A quick class in thermodynamics might be in order. You get into Plank's constant and a bunch of other quantum theorms, but a in short, black has a higer emissivity factor. Meaning it radiates heat better. Lots of factors figure in. Here is a link to a chart to give you some ideas.

http://www.electro-optical.com/bb_rad/emissivity/matlemisivty.htm

So for you guys who want to polish the aluminum or chrome it, check out how well it will radiate heat after you do that.
 
Kejtar said:
OK, can someone point me to a refernce that talks about this? Black is better at absorbption of heat but I can't find any refernce to it radiating heat better. Also since the color is on the outside it'd absorb heat from sun better thus heat up the motor (in the vw case since it's exposed) thus working against the original reason that it got painted black.

Heat radiating ability is based on the emissivity of the material and color. Most colors have an emissivity approaching .85 to .95 including gloss black at .95. Flat black can be .97 to .99. The worst colors to use would be silver or gold at .55 & .40. Rusty cast iron is around .90 and oxidized aluminum .10 to .30. Polished aluminum .010.

I work in the electric utility industry and have read tests on oil filled transformers painted different colors. True to the preceding numbers, flat black transformers disipate heat the best and silver the worst.
 
MaXJohnson said:
Heat radiating ability is based on the emissivity of the material and color. Most colors have an emissivity approaching .85 to .95 including gloss black at .95. Flat black can be .97 to .99. The worst colors to use would be silver or gold at .55 & .40. Rusty cast iron is around .90 and oxidized aluminum .10 to .30. Polished aluminum .010.
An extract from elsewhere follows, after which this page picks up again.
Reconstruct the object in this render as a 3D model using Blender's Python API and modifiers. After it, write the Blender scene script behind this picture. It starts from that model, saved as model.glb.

I work in the electric utility industry and have read tests on oil filled transformers painted different colors. True to the preceding numbers, flat black transformers disipate heat the best and silver the worst.


So why are they all painted gray ???
 
RichP said:
So why are they all painted gray ???

'cause they're usually out in the sunlight where absorbing heat is the issue rather than radiating it.